The number of companies participating in carbon specific initiatives was higher than those disclosing emissions. Key carbon specific initiatives included carbon disclosure projects (78% IT companies), GHG accounting and inventory (69% energy companies), and clean development mechanism (80% Telecom companies).

Renewable Energy

GoI has targeted 172 GW of renewable energy by 2022 including 100 GW of solar power to reduce carbon emissions. Solar power is the most widely deployed renewable energy source followed by wind, bio fuel, and hydro energy. Eighty-three percent of the companies surveyed use two or more sources of renewable energy.

Water Management

In keeping with the National Water Mission’s target to reduce 20% of water consumption by 2030, 86% manufacturing companies (79% in 2014–2015) and 52% service companies (47% in 2014–2015) had programs primarily through effluent treatment and water recycling or reuse for water conservation. Companies having zero wastewater plants also increased compared to 2014–2015.

e-Waste Management

To meet the specific targets set by GoI in 2016 for waste management, wherein segregation of waste at source is the responsibility of producers of e-waste, almost 89% of IT firms are practicing e-waste management. However, only few firms have extended their knowledge to customers/suppliers.

Green Supply Chains

While there was significant improvement in green supply chain initiatives by both manufacturing and service companies, only 38% of manufacturing companies gave specific targets to suppliers to reduce carbon footprints and 43% conducted environmental audits before inducting new suppliers.

Green Logistics

About 92% of energy companies had program-based targets indicating that green logistics is gaining ground. The number of initiatives taken by other industries was lower, ranging from 21% by capital goods to 45% by the materials industry.

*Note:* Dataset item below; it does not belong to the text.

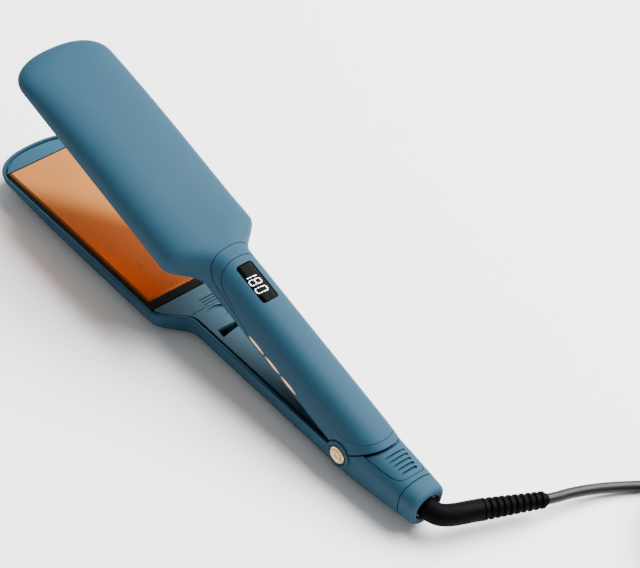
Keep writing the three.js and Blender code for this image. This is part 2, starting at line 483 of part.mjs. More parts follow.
// the free cord lies on the table, in the root frame
const COIL_C = [-234.1, -114.1], TURN_R = [23.4, 28.6, 33.8];
const R = CORD_D / 2;
arms.updateMatrixWorld(true);
const inRoot = (q) => new THREE.Vector3(...q).applyMatrix4(arms.matrixWorld).toArray();
const LEAD = [inRoot([-73.12, -51.02, -7.56]), inRoot([-74.6, -56.6, -8.4]), [-176.2, -63.5, 8.1], [-178.4, -71.5, 6.7], [-181.4, -79.8, 5.4], [-185.0, -87.8, 4.3],
  [-189.0, -95.4, 3.4], [-193.6, -103.6, 2.8], [-198.6, -113.9, R + 0.05], [-202.9, -126.9, R + 0.05]];
addSolid(root, 'cord_lead', extrudeTube(LEAD, R, 10, 9), RUBBER);
{
  // wound part of the cord: one ring of its outer shape
  const r0 = TURN_R[0] - R, r1 = TURN_R[2] + R - 0.3, z0 = 0, z1 = 3 * CORD_D, c = 1.4;
  const prof = [[r0 + c, z0], [r1 - c, z0], [r1, z0 + c], [r1, z1 - c], [r1 - c, z1], [r0 + c, z1], [r0, z1 - c], [r0, z0 + c], [r0 + c, z0]]
    .map((q) => new THREE.Vector2(q[0], q[1]));
  const toZ = new THREE.Matrix4().makeRotationX(Math.PI / 2);
  let ring = solidFromGeometry(new THREE.LatheGeometry(prof, 44),
    new THREE.Matrix4().makeTranslation(COIL_C[0], COIL_C[1], 0).multiply(toZ));
    // seats where the two free ends meet the ring
  const seat = (path) => extrudeTube(path, R + GAP, 10, 9);
  ring = ring.subtract(seat(LEAD));
  const TAIL = [[-267.9, -113.6, R + 0.05], [-268.1, -106.8, R + 0.05], [-269.2, -98.6, 3.2], [-270.6, -91.0, 4.6], [-271.6, -84.4, 6.0]];
  ring = ring.subtract(extrudeTube(TAIL, R + GAP, 10, 5));
  addSolid(root, 'cord_coil', ring, RUBBER);
  addSolid(root, 'cord_end', extrudeTube(TAIL, R, 10, 4), RUBBER);
  // strap around the wound cord
  const a = 75 * Math.PI / 180;
  const place = new THREE.Matrix4().makeTranslation(COIL_C[0], COIL_C[1], 0).multiply(new THREE.Matrix4().makeRotationZ(a));
  const strap = box(r0 - 2.3, r1 + 1.5, -5, 5, 0.1, z1 + 1.5).subtract(box(r0 - 1.1, r1 + 0.3, -6, 6, -1, z1 + 0.3));
  addSolid(root, 'coil_strap', moved(strap, place), BLACK);
}
{
  // flat two-pin plug lying on the table
  const PX = -272.4, PY = -76.0, PZ = 7.0;
  const out = [[-5.2, 0], [5.2, 0], [8.0, 5.5], [13.2, 20.0], [13.2, 32.0], [11.8, 34.5], [-11.8, 34.5], [-13.2, 32.0], [-13.2, 20.0], [-8.0, 5.5]]
    .map((p) => [p[0] + PX, p[1] + PY]);
  const ring = (g, z) => out.map((p) => [PX + (p[0] - PX) * g, PY + 17 + (p[1] - PY - 17) * g, z]);
  const body = solidFromRings([ring(0.93, 0.1), ring(1, 1.6), ring(1, 12.4), ring(0.93, 13.9)]);
  addSolid(root, 'plug_body', body.subtract(cylAlongY(PX - 9.2, PZ, 2.3, PY + 30, PY + 40)).subtract(cylAlongY(PX + 9.2, PZ, 2.3, PY + 30, PY + 40)), RUBBER);
  const boot = cylAlongY(PX, PZ, 4.4, PY - 7.4, PY - 0.3);
  addSolid(root, 'plug_relief', boot, RUBBER);
  for (const [i, dx] of [[1, -9.2], [2, 9.2]]) {
    addSolid(root, `plug_pin_${i}`, cylAlongY(PX + dx, PZ, 2.0, PY + 30.3, PY + 53.2), TINNED);
  }
}
function cylAlongY(x, z, r, y0, y1) { return cylY(x, z, r, y0, y1, 20); }
export default root;
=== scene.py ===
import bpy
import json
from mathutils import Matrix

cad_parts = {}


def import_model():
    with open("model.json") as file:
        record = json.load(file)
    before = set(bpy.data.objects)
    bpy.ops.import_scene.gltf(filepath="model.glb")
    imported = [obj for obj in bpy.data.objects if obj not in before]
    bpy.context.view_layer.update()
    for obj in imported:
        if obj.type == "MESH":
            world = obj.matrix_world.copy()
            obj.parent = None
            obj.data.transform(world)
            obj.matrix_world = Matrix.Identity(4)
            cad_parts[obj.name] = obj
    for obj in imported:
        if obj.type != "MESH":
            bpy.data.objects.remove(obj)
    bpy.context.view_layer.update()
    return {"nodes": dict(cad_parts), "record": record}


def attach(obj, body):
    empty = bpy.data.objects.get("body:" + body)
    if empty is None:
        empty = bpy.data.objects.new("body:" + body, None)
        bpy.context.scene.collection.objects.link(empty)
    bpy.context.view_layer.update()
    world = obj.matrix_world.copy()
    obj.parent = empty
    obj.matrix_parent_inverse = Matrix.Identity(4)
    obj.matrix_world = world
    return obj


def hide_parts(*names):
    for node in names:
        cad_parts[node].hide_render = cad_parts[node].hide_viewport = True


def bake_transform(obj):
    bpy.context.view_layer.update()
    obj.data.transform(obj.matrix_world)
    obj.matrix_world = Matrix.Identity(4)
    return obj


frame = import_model()

import json, math
import bpy, bmesh
from mathutils import Matrix, Vector, noise

MM = 0.001
# ------------------------------------------------------------------ dimensions, mm, as in the CAD
TILT, OPEN = math.radians(0.7), math.radians(15.6)
HZ = -1.4
OFF = Vector((-100.0, 0.0, 16.5265874))
TIP_X, TAIL_X, COLLAR_X = 246.5, -46.5, -37.2
HEAD_HW, GRIP_HW, TAIL_HW = 26.7, 13.2, 9.8
NECK0, NECK1 = 102.4, 118.8
HEAD_T, GRIP_T = 13.9, 16.8
RIM_Z = 0.5
AXIS_Z = -3.4
LOWER = Matrix.Translation(OFF) @ Matrix.Rotation(TILT, 4, 'Y')
UPPER = LOWER @ Matrix.Translation((0, 0, HZ)) @ Matrix.Rotation(-OPEN, 4, 'Y') @ Matrix.Translation((0, 0, -HZ))
ROOT = Matrix.Identity(4)

# ------------------------------------------------------------------ camera
cam = bpy.data.objects.new("camera", bpy.data.cameras.new("camera"))
bpy.context.scene.collection.objects.link(cam)
right = Vector((-0.662528, -0.738028, 0.127950))
up = Vector((0.586381, -0.404747, 0.701667))
fwd = Vector((0.466063, -0.539902, -0.700922))
cam.matrix_world = Matrix(((right.x, up.x, -fwd.x, -0.559642), (right.y, up.y, -fwd.y, 0.578965),
                           (right.z, up.z, -fwd.z, 0.835932), (0, 0, 0, 1)))
cam.data.sensor_width = 36
cam.data.lens = 135.75
cam.data.clip_start, cam.data.clip_end = 0.05, 20
bpy.context.scene.camera = cam

# ------------------------------------------------------------------ form
def clamp01(t): return max(0.0, min(1.0, t))
def smooth(a, b, x):
    t = clamp01((x - a) / (b - a)); return t * t * (3 - 2 * t)
def se(t, n): return max(0.0, 1 - clamp01(t) ** n) ** (1 / n)
def half_width(x):
    body = GRIP_HW + (HEAD_HW - GRIP_HW) * smooth(NECK0, NECK1, x)
    tip = se((x - 230) / (TIP_X + 0.02 - 230), 2.36) if x > 230 else 1
    tail = (TAIL_HW - GRIP_HW) * clamp01(x / TAIL_X) ** 1.3 if x < 0 else 0
    return body * tip + tail
def tip_drop(x): return se((x - 164) / 87.5, 2.1) if x > 164 else 1
def depth_up(x): return (GRIP_T + (HEAD_T - GRIP_T) * smooth(96, 140, x)) * tip_drop(x)
def depth_down(x):
    return (17.0 - 0.0122 * (x + 8) - (4.0 * ((-8 - x) / 38.5) ** 1.1 if x < -8 else 0)) * tip_drop(x)
def tail_up(x): return 11.6 - 4.9 * clamp01((-12 - x) / 34)
def n_exp(x): return 2.45 + 0.45 * smooth(96, 125, x)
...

Sustainable Products and Services

Overall, both manufacturing and service companies showed increased focus on sustainability—85% of companies surveyed in 2015–2016 as compared to 79% in 2014–2015. The manufacturing sector was led by utilities (100%) consumer goods (93%) and energy (92%) and service companies by IT and Consulting.

Overall Sustainability Performance

Majmudar et al. (2017) have presented a trend analysis of the overall sustainability index in their 2017 report. Sustainability indices calculated based on the measurement of governance, disclosure, and stakeholders given in Table 13 indicate that the performance on the sustainability front has improved during the past 4 years.

Table 13 Trend in sustainability index of major companies in India (Majmudar et al., 2017)

9 Conclusion

Until 2013, CSR programs, barring a few companies, were mostly in the realm of philanthropy. With a legal mandate, there is a greater sense of direction and urgency in the CSR area. While many leading companies have crafted CSR into their business strategy, this needs to be emulated by all companies for rendering CSR outcomes more effective and efficient. During the 5 years since the CSR law was introduced there has been considerable all-round improvement in terms of absolute CSR spend and greater diversity of the spend. About 170 leading companies attained a spend of INR 8644 crores ($1250 million) in 2015–2016. Extrapolating this to the more than 5000 listed companies, about INR 22,000 crores ($3181 million) would be available for CSR activities. Every company needs to design its CSR programs around one or more of the 17 SDGs and link it with their business strategy. Further, if, implementation is handled by specialist CSR teams with outcomes-based control mechanism, the Indian corporate sector will concomitantly add business value and confer enormous social benefit that will aid in meeting sustainability development goals.